My fourth grade teacher took
great joy announcing that her birthday was that Leap Day. She was 12 to our
nine and ten. She giggled, mistaking our
faces for amazement. We knew our times
tables. We were shocked. She looked much
older than 48.
While student teaching in an area
high school, I met quadruplet boys who were used to being the center of attention. They proudly announced their birthday fell on
Leap Day and bragged about being 4-year old sophomores.
They acted like it too.
I love Leap Day. It is nature way
of letting humans know that everything does not fit into neat little calendar
boxes.
One of those boxes is the Gregorian
calendar. To keep up with the natural
rotation of the Earth, it adds one day every four years but it still does not
keep “perfect time,” so it removes a leap day three times every 400 years. Confusing?
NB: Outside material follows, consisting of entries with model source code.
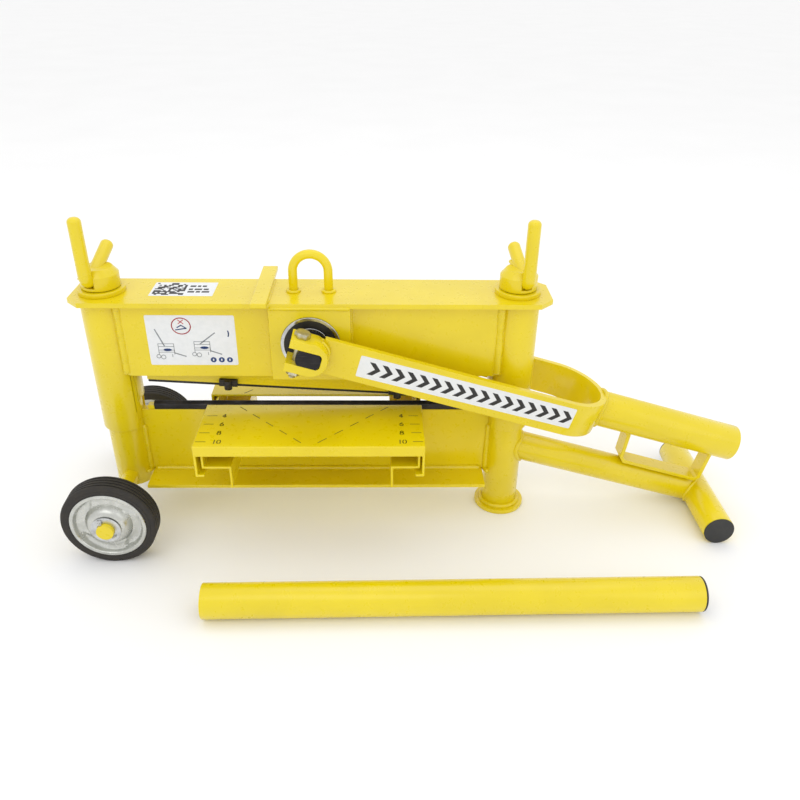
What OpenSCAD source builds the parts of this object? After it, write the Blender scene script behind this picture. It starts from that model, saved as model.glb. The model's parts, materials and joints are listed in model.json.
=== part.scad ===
// Hand-operated paving block splitter: two knives, an eccentric lever and two
// screw columns that set the cutting height.  Millimetres, +Z up, +X towards
// the lever and the foot, -Y towards the operator's side.

/* [Columns and lower beam] */
// Distance from the middle of the machine to each column's axis
column_x = 252.5; // [245:0.1:260]
// Outside radius of the fixed inner tubes
inner_r = 24.1; // [23:0.1:25]
// Outside radius of the sliding outer tubes
outer_r = 28.4; // [28:0.1:30]
// Wall of the column tubes
tube_wall = 3.9; // [3:0.1:4]
// Height of the top of the inner tubes
inner_top = 300; // [290:1:303]
// Height of the lower end of the outer tubes
outer_bottom = 132.9; // [125:1:145]
// Thickness of the lower beam's upright plate
beam_t = 12; // [8:1:16]
// Height of the top of the upright plate
beam_top = 153.4; // [150:0.1:156]
// Width of the flat flange under the beam
flange_w = 92; // [70:1:100]
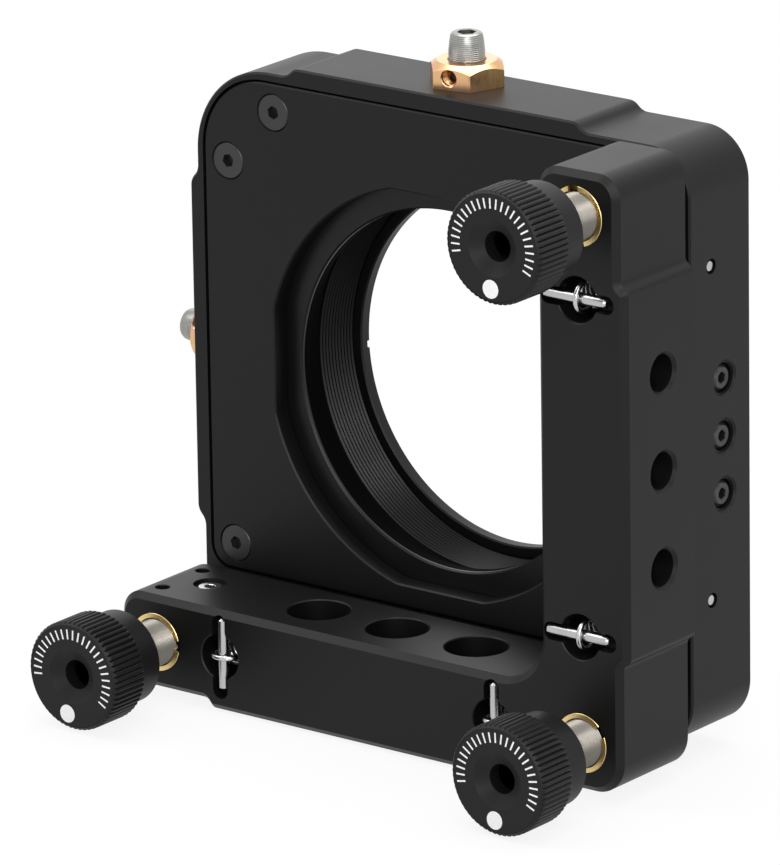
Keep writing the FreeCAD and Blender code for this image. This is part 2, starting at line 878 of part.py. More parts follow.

Try this: other calendars keep up with the
“natural” year by adding a month every four years. To do
this, they have to rearrange the other months. It must wreak havoc on birthdays
and anniversaries.
Some cultures consider a Leap
Year unlucky, so few marriages or financial transactions are planned in those
years. Since no one wants to be astronomically out of sync, children born in
these countries on Leap Days are considered legally born on the next calendar
day.
Come to think of it, this Leap
Day whammy may be why my 4th grade teacher looked older than her age
or why those high school quads were more annoying than cute.